Know who else is doing yoga? The University of Maryland’s football team, as described in this Washington Post story.

Are you sitting at a desk, counting down the minutes until you can run or swim or walk or do whatever it is you do that stretches your lungs and soothes your soul? Check out Yoga Journal’s Yoga at Your Desk feature. Because a little bit really is better than nothing.

August 2, 2010

Motivation Monday: The ‘mandatory minimum’ edition

Mandatory minimum usually refers to punishment. This week, though, it served as a motivational strategy that led to a few workouts that were longer and more intense than I thought I had in me.

It started on Friday, when I woke up early to squeeze in my weekly long run for my Virginia Beach Half-Marathon training. I needed to run somewhere between eight and 10 miles, so I told myself I had to run a minimum of four miles out before turning around, with an option for another mile out if I felt good at that point.

On Saturday, during a relaxed afternoon swim, I told myself I had to swim a minimum of 3X300 free as the main set, followed by a minimum of 4X100 sprint, leading to at least a 3,000-meter workout including a warmup and other sets.

And on Sunday, I told myself I needed to run at least three hill repeats on Park Valley Road, a super-steep .2-mile hill off Sligo Creek Trail, before shuffling—ahem, jogging—home.

The net result: the first 10-miler of my Virginia Beach Half-Marathon training; a 4,750-meter swim that included 7X300 free, sprinting the first 10 strokes of every 50; and six sprints up the steepest hill I’ve found in this area, for a total of one mile—and more than 500 feet in elevation gain—of hill work.

My mandatory minimums took the pressure off each workout. It’s the same idea as telling yourself you only have to make it to the next telephone post on a difficult run— you know you’ll likely be able to run farther once you make it there, but focusing only on a small micro-goal makes the whole run feel less overwhelming.

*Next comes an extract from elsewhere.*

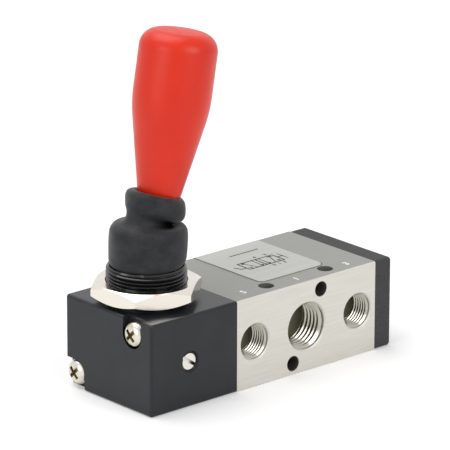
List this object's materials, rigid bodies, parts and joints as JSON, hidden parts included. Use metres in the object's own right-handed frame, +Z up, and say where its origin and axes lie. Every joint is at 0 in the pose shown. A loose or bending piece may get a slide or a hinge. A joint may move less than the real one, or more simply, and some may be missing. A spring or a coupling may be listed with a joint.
{
  "type": "hand lever air valve",
  "caption": "Hand lever spool valve for compressed air: ported metal block, panel-mount lever neck with a hex nut, rubber boot and tapered grip, and a plain end cap.",
  "frame": {"origin": "centre of the valve body's bottom face", "axes": "+X along the valve from the lever housing to the end cap, +Y to the outlet side (supply and exhausts open to -Y), +Z up to the lever"},
  "size_m": [0.0877, 0.035, 0.0982],
  "materials": {
    "body_alloy": "brushed, clear anodised",
    "housing_black": "gloss black",
    "cap_black": "fine moulded matt",
    "nut_nickel": "bright nickel plate",
    "screw_zinc": "yellow zinc plate",
    "plain_steel": "turned and ground",
    "spool_alloy": "hard anodised",
    "bush_brass": "turned",
    "boot_rubber": "satin moulded rubber",
    "seal_rubber": "oiled nitrile",
    "grip_red": "satin gloss moulding",
    "label_grey": "printed foil, satin"
  },
  "bodies": {
    "valve": {"valve_body": "body_alloy", "end_cap": "cap_black", "lever_housing": "housing_black", "housing_screws": "screw_zinc", "cap_screws": "screw_zinc", "lever_end_bush": "bush_brass", "cap_end_bush": "bush_brass", "stem_seals": "seal_rubber", "face_seals": "seal_rubber", "detent_screw": "plain_steel", "detent_spring": "plain_steel", "pivot_pin": "plain_steel", "boot": "boot_rubber", "panel_nut": "nut_nickel", "label_plate": "label_grey"},
    "lever": {"lever_rod": "plain_steel", "handle_grip": "grip_red", "grip_insert": "bush_brass"},
    "spool_carriage": {"slide_block": "plain_steel", "spool": "spool_alloy", "spool_seals": "seal_rubber"},
    "detent": {"detent_ball": "plain_steel"}
  },
  "joints": [
    {"name": "lever_rock", "type": "hinge", "parent": "valve", "child": "lever", "pos_m": [-0.0418, 0, 0.0286], "axis": [0, 1, 0], "range_deg": [-20, 0], "deforming": ["boot"]},
    {"name": "spool_shift", "type": "slide", "parent": "valve", "child": "spool_carriage", "axis": [1, 0, 0], "range_m": [0, 0.00556]},
    {"name": "detent_push", "type": "slide", "parent": "valve", "child": "detent", "axis": [0, 1, 0], "range_m": [0, 0.0005], "stiffness_N_per_m": 100, "springref_m": 0.004, "deforming": ["detent_spring"]}
  ],
  "couplings": [
    {"joint": "spool_shift", "follows": "lever_rock", "m_per_rad": -0.0158}
  ]
}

This is a useful life skill, too. Former OMB director and marathoner Peter Orszag put it this way in my interview with him (in case you missed my Runner’s World interview with him, check it out here):

“Being in a job like this is very similar to running a marathon,” Orszag said. “If you focused on how far you have to go, it would be so stultifying and demoralizing, you would never actually do it.”

What kind of mental tricks do you employ to make workouts seem less overwhelming? And what’s motivating you this week?